What you need to do
In the listing below, find every line with the string "finishes" and pull it out.

Data for processing
[Start]

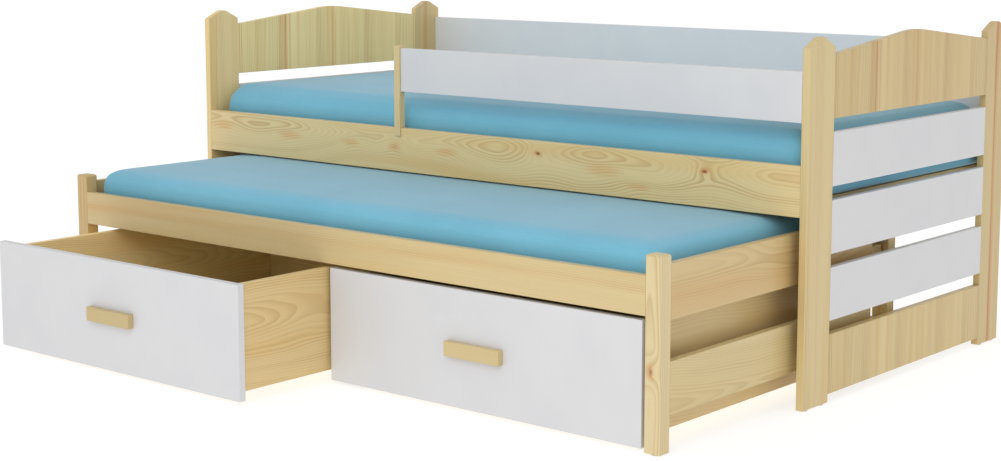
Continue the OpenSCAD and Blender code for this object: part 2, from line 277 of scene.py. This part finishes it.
def pine(name, node, grain, across, heart=(0.03, 0.045), lean=(0.0, 0.02), ring=RING, bend=0.016,
         contrast=0.42, knots=(), swirls=(), crooks=(), streaks=(), stave=0.0, seed=0.0,
         tint=(1.0, 1.0, 1.0), dull=0.36):
    """The finish of one board, in metres from its lowest corner. grain and across are the axes of its
    length and width. heart says how far the tree's heart lies up the width and behind the board, lean how
    that changes along it, and bend how far the rings wander. ring is the width of a year, contrast the
    strength of its late wood, stave the width of one glued stave, and dull about how rough the surface
    is. seed picks the tree."""
    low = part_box(node)[0]
    wood = Finish(name)
    spot = wood.place()
    along, side, deep = (spot[axis] - low[axis] for axis in (grain, across, 3 - grain - across))

    own, slip, tone, heart_side = along + seed, 0.0, 0.0, side - heart[0]
    if stave:
        number = wood.node("Math", {"operation": "FLOOR"}, {0: side / stave})
        chance = wood.node("TexWhiteNoise", {"noise_dimensions": "1D"}, {"W": number + seed})
        own, slip, tone = along + chance * 3.7, chance * 0.9, chance - 0.5
        heart_side = side - number * stave + slip * 0.3 - heart[0]

    drift = wander(wood, own, side + slip, deep + slip, seed)
    from_side = heart_side + lean[0] * along + (drift[0] - 0.5) * bend * 2
    from_deep = deep + heart[1] + lean[1] * along + slip * 0.06 + (drift[1] - 0.5) * bend * 2
    radius = turn_rings(wood, length(wood, from_side, from_deep), along, side, swirls, crooks)
    radius, halo, core, heart_dot = grow_knots(wood, radius, along, side + (drift[0] - 0.5) * KNOT_WANDER,
                                               knots)
    year = radius / ring
    late = late_wood(wood, year)
    good_years = wood.noise(wood.join(year * 0.23, own * 0.8, seed + 3.1), 1.0, 1.0)
    across_fibre = (side + slip) * FIBRE_ACROSS
    fibre = wood.noise(wood.join(own * FIBRE_ALONG, across_fibre, deep * FIBRE_ACROSS), 1.0, 2.0)
    across_cloud = (side + slip) * CLOUD_ACROSS
    cloud = wood.noise(wood.join(own * CLOUD_ALONG + 5.0, across_cloud, deep * CLOUD_ACROSS), 1.0, 1.0)

    band = late * wood.fade(good_years, 0.30, 0.72, 0.25, 1.35) * contrast
    colour = wood.mix(band, EARLY_WOOD, LATE_WOOD)
    colour = wood.mix(wood.fade(cloud, 0.50, 0.76, 0.0, 0.5), colour, HONEY)
    colour = draw_streaks(wood, colour, side + (drift[2] - 0.5) * STREAK_WANDER, late, cloud, streaks)
    if knots:
        colour = wood.mix(halo * (0.22 + late * 0.4), colour, AMBER)
    if isinstance(core, Wire):
        colour = wood.mix(core * (0.6 + fibre * 0.5), colour, RED_BROWN)
        colour = wood.mix(heart_dot, colour, KNOT_HEART)
    light = 1.0 + (fibre - 0.5) * 0.10
    if stave:
        light = light + tone * 0.09
    # The tint holds the board's own tone. On a few boards it is also painted light, a paler tint against
    # shade.
    board_tone_and_painted_light = wood.node("CombineColor", sockets={place: light * part for place, part in enumerate(tint)})
    colour = wood.node("Mix", {"data_type": "RGBA", "blend_type": "MULTIPLY"},
                       {0: 1.0, 6: colour, 7: board_tone_and_painted_light}, out=2)

    rough = dull + (fibre - 0.5) * 0.16 + (1 - late) * 0.06
    relief = wood.bump(late * 0.5 + fibre * 0.5, 0.22, FIBRE_DEPTH)
    wood.plug(wood.shader, {"Base Color": colour, "Roughness": rough, "Normal": relief,
                            "Coat Weight": 0.25, "Coat Roughness": 0.22, "IOR": 1.48})
    return wood.material


def dress(node, material):
    """Gives a board its finish in place of the plain one that it came with."""
    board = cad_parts[node]
    board.data.materials.clear()
    board.data.materials.append(material)


print("fibres are", round(1000 / FIBRE_ACROSS, 1), "mm wide")

# %% [markdown]
# ## Boards of the bed
# The side rails run along the bed. The front one is the showpiece: flat-sawn, with amber patches near its
# left end and small tight knots further right that the grain swirls round. The heart of its tree lies near
# its upper edge, so the rings run straight along the lower half and close into long arches above. The
# tree was a little crooked, and each crook turns the arches round.

# %% Side rails
rail_knots = [(0.055, 0.073, 0.008, 0.0), (0.32, 0.066, 0.008, 0.0), (0.553, 0.066, 0.006, 0.0),
              (0.71, 0.066, 0.008, 0.12), (0.89, 0.064, 0.007, 0.0), (1.184, 0.080, 0.006, 0.85),
              (1.38, 0.058, 0.010, 0.0), (1.48, 0.026, 0.006, 0.0), (1.664, 0.081, 0.006, 0.85)]
rail_swirls = [(1.21, 0.085, 0.17, 0.026), (1.69, 0.085, 0.17, 0.026)]
rail_crooks = [(0.28, 0.62, 0.050), (0.66, 1.15, -0.040), (1.28, 1.60, 0.024)]
dress("front_rail", pine("pine_front_rail", "front_rail", X, Z, heart=(0.088, 0.016), lean=(0.002, 0.004),
                         ring=0.0050, bend=0.010, contrast=0.55, knots=rail_knots, swirls=rail_swirls,
                         crooks=rail_crooks, seed=1.7, tint=(1.09, 1.07, 1.02)))
dress("rear_rail", pine("pine_rear_rail", "rear_rail", X, Z, heart=(0.05, 0.02), lean=(0.0, 0.03),
                        knots=[(0.62, 0.05, 0.008, 0.6)], seed=8.3))
print("front rail has", len(rail_knots), "knots and amber patches")

# %% [markdown]
# The four posts stand upright with fine, nearly straight grain. The rear ones carry a long orange streak of
# resin wood, and the front ones only thin lines of it. The heart of each tree lies well to one side, so the
# saw met the rings almost on edge. A streak could be a band laid over the board, but as a part of the
# recipe it wavers and breaks up with the grain.

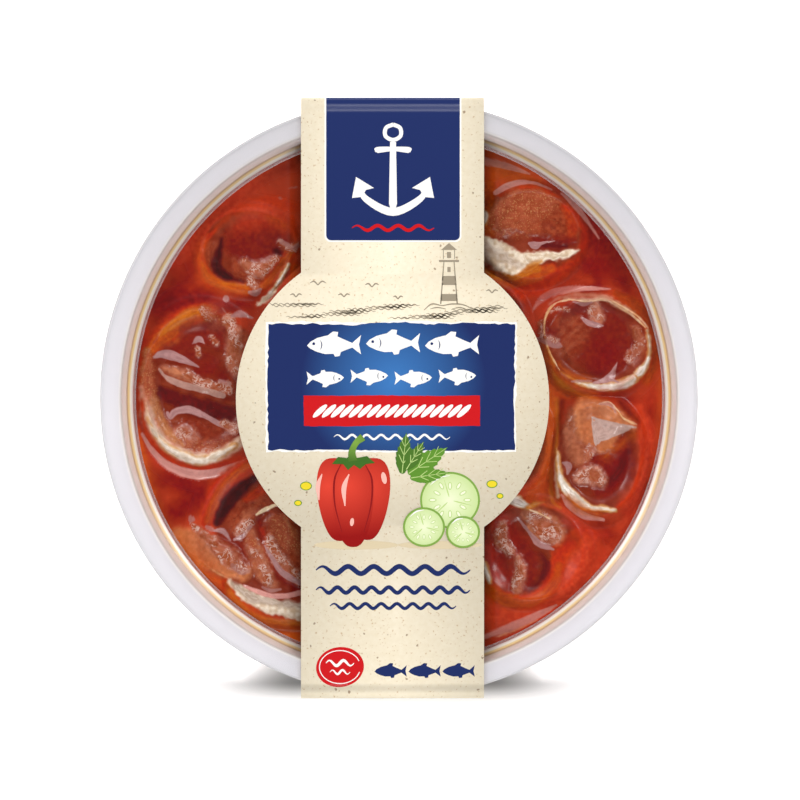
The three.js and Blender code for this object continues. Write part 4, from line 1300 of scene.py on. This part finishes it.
def torn(left, top, right, foot, depth, seed, grow=0.0):
    """A rectangle of the view from above with torn edges"""
    rng = np.random.default_rng(seed)
    left, top, right, foot = left - grow, top - grow, right + grow, foot + grow
    corners = [(left, foot), (right, foot), (right, top), (left, top)]
    outline = []
    for (ax, ay), (bx, by) in zip(corners, corners[1:] + corners[:1]):
        length = math.hypot(bx - ax, by - ay)
        steps = max(4, int(length / 4))
        wave = np.cumsum(rng.normal(0, 1, steps))
        wave = depth * (wave - np.linspace(0, wave[-1], steps)) / (np.abs(wave).max() + 1e-6)
        for i in range(steps):
            t = i / steps
            nx, ny = (by - ay) / length, -(bx - ax) / length
            shift = wave[i] * 0.6 + rng.uniform(-0.4, 0.4) * depth * 0.5
            outline.append((ax + (bx - ax) * t + nx * shift, ay + (by - ay) * t + ny * shift))
    return from_photo(outline)


def ribbon(points, steps=6):
    """The outline of a line of changing width through (x, y, width) points"""
    curve = np.array(curve_through(points, steps))
    direction = np.gradient(curve[:, :2], axis=0)
    direction /= np.linalg.norm(direction, axis=1)[:, None]
    side = np.column_stack([-direction[:, 1], direction[:, 0]]) * curve[:, 2:3] / 2
    return from_photo([*(curve[:, :2] + side), *(curve[:, :2] - side)[::-1]])


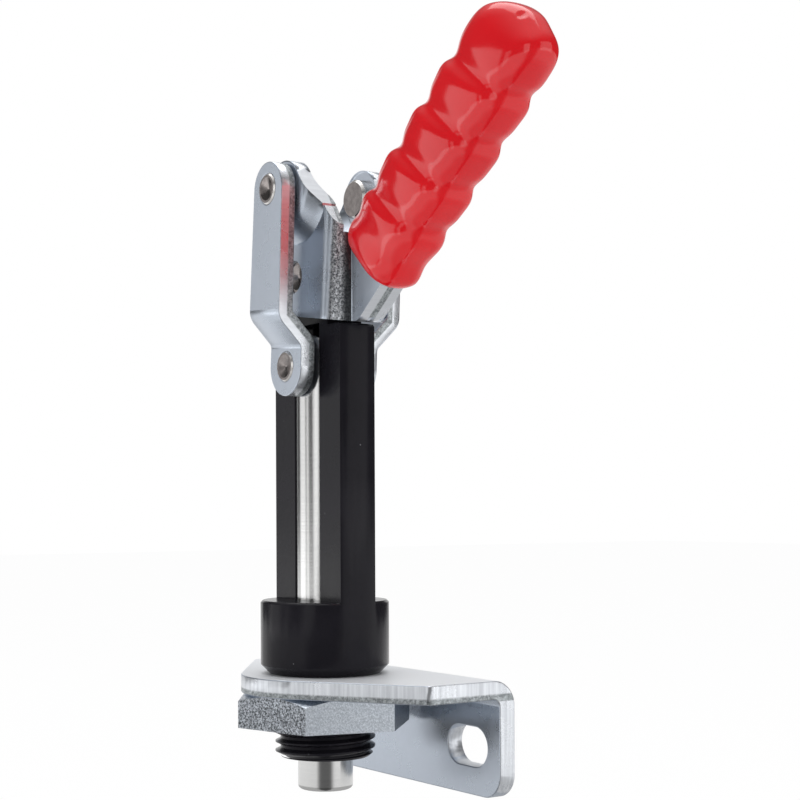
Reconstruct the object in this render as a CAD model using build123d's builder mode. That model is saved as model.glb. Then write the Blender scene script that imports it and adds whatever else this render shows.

[End]

Problem solution
Continue the OpenSCAD and Blender code for this object: part 2, from line 277 of scene.py. This part finishes it.
The three.js and Blender code for this object continues. Write part 4, from line 1300 of scene.py on. This part finishes it.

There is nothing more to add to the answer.